Step 1: Data Collection and Preparation:
Gathering and annotating a dataset is the foundational step in training any object detection model, including YOLO. This dataset should comprise images relevant to your application domain, with each image containing annotated bounding boxes around the objects of interest. Various publicly available datasets like COCO (Common Objects in Context) and Pascal VOC (Visual Object Classes) can be used for this purpose. Alternatively, you can create your dataset by collecting and annotating images using tools such as LabelImg or CVAT.
Once the dataset is collected and annotated, it needs to be split into training, validation, and test sets. The training set is used to train the model, the validation set is used to fine-tune hyperparameters and monitor performance during training, and the test set is used to evaluate the model's performance accurately.
Step 2: Model Architecture Selection:
YOLO comes in several versions, each with its trade-offs between speed and accuracy. YOLOv3 and YOLOv4 are two popular choices, known for their balance between speed and performance. Depending on your specific application requirements and computational resources, you can choose the most suitable version of YOLO.
Step 3: Training the Model:
Once the dataset is prepared and the model architecture is selected, the next step is to train the YOLO model. This involves feeding the annotated images into the network and optimizing its parameters to minimize the detection error. Training a YOLO model from scratch can be computationally intensive, so starting with a pre-trained model and fine-tuning it on your dataset is often recommended.
During training, the model learns to predict bounding boxes and class probabilities for each grid cell in the image. The loss function used for training YOLO combines localization loss (to penalize inaccurate bounding box predictions) and confidence loss (to penalize incorrect objectness predictions).
Training typically involves multiple epochs, where the entire dataset is passed through the network several times. It's crucial to monitor the training process closely and adjust hyperparameters such as learning rate and batch size to ensure optimal performance and prevent overfitting.
Step 4: Evaluation and Fine-tuning:
Once the model is trained, it's essential to evaluate its performance on the validation set to assess its accuracy and generalization capabilities.
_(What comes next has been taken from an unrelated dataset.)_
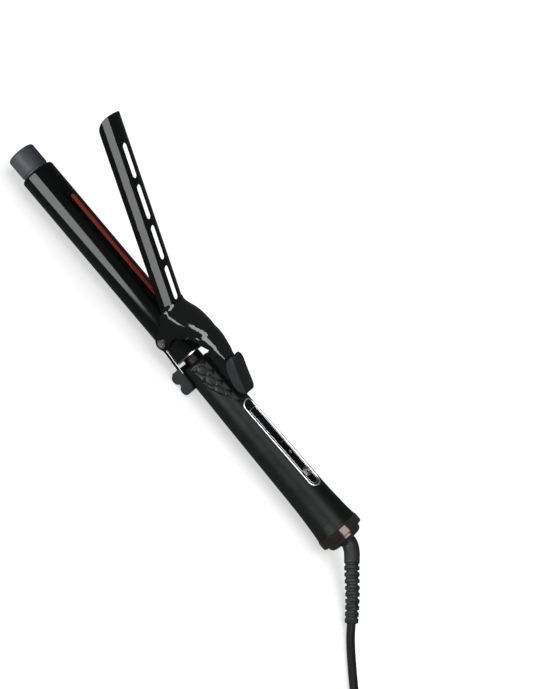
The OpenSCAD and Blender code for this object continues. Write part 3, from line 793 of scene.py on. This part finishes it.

Metrics such as mean Average Precision (mAP) and Intersection over Union (IoU) are commonly used to evaluate object detection models.
Based on the evaluation results, you may need to fine-tune the model by adjusting hyperparameters or augmenting the training data to improve its performance further.
Step 5: Deployment:
After training and fine-tuning the model, it's ready for deployment in real-world applications. This involves integrating the YOLO model into your application using deep learning frameworks such as TensorFlow or PyTorch. These frameworks provide APIs for loading trained models and performing inference on input images or video streams.
Step 6: Real-time Object Detection:
With the model deployed, you can perform real-time object detection on live video streams or recorded videos. YOLO's single-pass architecture enables it to process frames rapidly, making it suitable for real-time applications. Additionally, leveraging hardware acceleration techniques such as GPU or specialized inference chips (e.g., NVIDIA Jetson) can further enhance the system's performance and efficiency.
By following these steps, you can build a robust and efficient real-time object detection system using YOLO, suitable for various applications ranging from surveillance and autonomous vehicles to industrial automation and augmented reality.
Conclusion:
In this blog, we've explored the concept of real-time object detection using YOLO and discussed the steps involved in building a system based on this state-of-the-art approach. From data collection and model training to evaluation and deployment, each step plays a crucial role in developing an effective object detection system.
With its remarkable speed and accuracy, YOLO has become a go-to choice for various computer vision applications, ranging from surveillance and autonomous vehicles to augmented reality and industrial automation. By following the guidelines outlined in this post, you can harness the power of YOLO to create your real-time object detection system and unlock a world of possibilities in the field of computer vision.